The other lovely holiday was Sukkot, which starts four days after Yom Kippur. For eight days one is supposed to eat in a sukkah, a booth covered with greenery. It is a reminder of the wandering of the Jews through the wilderness, after the exodus from Egypt, when all shelter was make-shift. It is also a harvest festival. We would bring Father his food into the sukkah in the neighbor’s house. Of course, we lived on the second floor and by the time I or my older sister Sali brought down the soup one long flight of stairs in our building, half a block to the next house and one flight up to the sukkah, half was spilled and the remainder was cold.
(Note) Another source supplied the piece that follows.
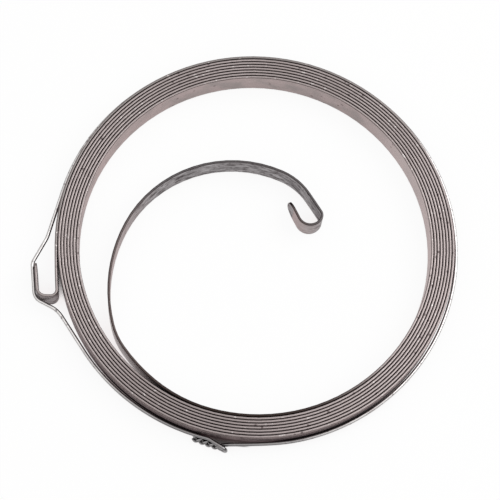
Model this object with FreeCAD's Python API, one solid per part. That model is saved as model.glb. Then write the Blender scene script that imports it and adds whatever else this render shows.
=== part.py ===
"""Recoil starter spring of a small engine: a wound strip of spring steel and the wire that keeps it wound.

Millimetres. The origin lies on the axis of the pack, in the plane of its lower edge, and +Z points up.
"""
import FreeCAD, Part
import os
import math

Vector = FreeCAD.Vector

# Spring strip
strip_thickness = 0.50
strip_height = 5.60
air_gap = 0.072

# Wound pack: the spiral is made of quarter arcs, counted from the bottom of the innermost turn
pack_bore_radius = 32.90
pack_quarters = 31
free_end_angle = 15.5

# Free inner end, from the pack to its tip: each bend's radius as a share of the bore radius, and its turn
free_end_bend_shares = (0.830, 0.997, 0.398, 0.854, 0.693, 0.3495)
free_end_bend_angles = (25.0, 15.0, 20.5, 41.3, 87.3, 33.4)

# Inner hook, which takes the pin of the rope spool
inner_hook_shank = 4.1
inner_hook_nose_radius = 1.45
inner_hook_nose_angle = 61.0
inner_hook_radius = 2.35
inner_hook_angle = 125.0
inner_hook_tongue = 4.05
inner_tip_corner = 2.2

# Outer hook, which drops into the slot of the starter housing
outer_leg_radius = 160.0
outer_leg_angle = 3.2
outer_hook_near_radius = 1.15
outer_hook_near_angle = 95.0
outer_hook_floor = 0.90
outer_hook_far_radius = 1.70
outer_hook_far_angle = 84.0
outer_hook_tongue = 5.0
outer_tip_corner = 1.1

# Retaining wire; its round section is built with even sides and the same area, within 0.02 mm of round
wire_diameter = 0.70
wire_level = 2.60
wire_clearance = 0.05
section_sides = 8
ring_slack = 0.20
tip_wrap_radius = 2.0
kink_radius = 4.0
kink_run = 4.7
kink_swing = 18.9
press_radius = 5.5
press_run = 2.2
press_swing = 16.6

# Ends of the wire: both leave the pack, the near one after a bend away from it
near_end_angle = 255.5
near_end_radius = 2.0
near_end_bend_angle = 19.0
near_end_run = 2.7
ends_apart = 16.3
far_end_share = 0.30
far_end_rise = 9.0
far_end_level_share = 0.37

# Twist that joins the two ends, laid back under the near end
twist_pitch = 2.5
twist_turns = 2
twist_outward = 0.05
twist_swing = 13.0
twist_clearance = 0.08
strand_clearance = 0.04
twist_lead = 1.6
points_per_turn = 6
loop_share = 0.98
corner_share = 0.45

# Values that follow from the ones above
half_strip = strip_thickness / 2
wire_radius = wire_diameter / 2
turn_pitch = strip_thickness + air_gap
quarter_turn = 90
quarter_growth = turn_pitch / 4
first_quarter_radius = pack_bore_radius + half_strip + quarter_growth / 2
wire_to_strip = half_strip + wire_radius + wire_clearance
ring_radius = first_quarter_radius + (pack_quarters - 1) * quarter_growth + wire_to_strip
far_end_angle = near_end_angle + math.degrees(ends_apart / ring_radius)
section_step = math.tau / section_sides
section_radius = wire_radius * math.sqrt(section_step / math.sin(section_step))


def unit(degrees):
    return Vector(math.cos(math.radians(degrees)), math.sin(math.radians(degrees)), 0)


def left_of(degrees):
    return unit(degrees + 90)


class Walk:
    """A route in plan made of straights and tangent bends, which can be moved to either side."""

    def __init__(self, start, heading):
        self.place = Vector(start)
        self.heading = heading
        self.stretches = []

    def straight(self, length):
        begin = (Vector(self.place), self.heading)
        self.place = self.place + unit(self.heading) * length
        self.stretches.append((None, [begin, (Vector(self.place), self.heading)]))

    def bend(self, radius, turn):
        """Walk a bend; a positive turn goes to the left."""
        reach = math.copysign(radius, turn)
        centre = self.place + left_of(self.heading) * reach
        stations = []
        for heading in (self.heading, self.heading + turn / 2, self.heading + turn):
            stations.append((centre - left_of(heading) * reach, heading))
        self.stretches.append((centre, stations))
        self.place, self.heading = stations[-1]

    def edges(self, offset):
        """The edges of the route, moved to its left by offset."""
        made = []
        for centre, stations in self.stretches:
            points = [place + left_of(heading) * offset for place, heading in stations]
            edge = Part.Arc(*points) if centre else Part.LineSegment(*points)
            made.append(edge.toShape())
        return made

    def moves(self, level):
        """The same route as straight and turning moves at a level."""
        made = []
        for centre, stations in self.stretches:
            (begin, begin_heading), (finish, finish_heading) = stations[0], stations[-1]
            if centre:
                turn = finish_heading - begin_heading
                axis = Vector(0, 0, math.copysign(1, turn))
                made.append(("turn", centre + Vector(0, 0, level), axis, abs(turn)))
            else:
                made.append(("straight", finish - begin))
        return made

    def end_cap(self):
        side = left_of(self.heading) * half_strip
        return Part.LineSegment(self.place + side, self.place - side).toShape()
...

However, all this was fun.

Only Father observed this tradition to the letter. Mother and we, the children just made the blessing over the etrog - a perfect lemon from Palestine - and the lulav - a palm branch, a sprig of willow and myrtle - every morning for eight days. Father went to the synagogue every day and made those prayers there. Sukkot being a harvest festival, we blessed these symbolic fruits and grains of the land of Israel.

My greatest enjoyment, as a child, was the privacy that a sukkah offered me and my childhood friends Chavale and Lucie. Since none of us had ever had our own room, we were chatting for hours, unheard and unseen by the adult world. Here I found out about the differences between boys and girls and about sexual matters, of which I was completely unaware up to the age of six or seven. I was much too bashful to ask whether all this was true, but I trusted Lucie, who was a little older than myself and had older brothers and sisters who were more outspoken than my own family.

From Pearl Fichman's memoirs, "Before Memories Fade," 1989.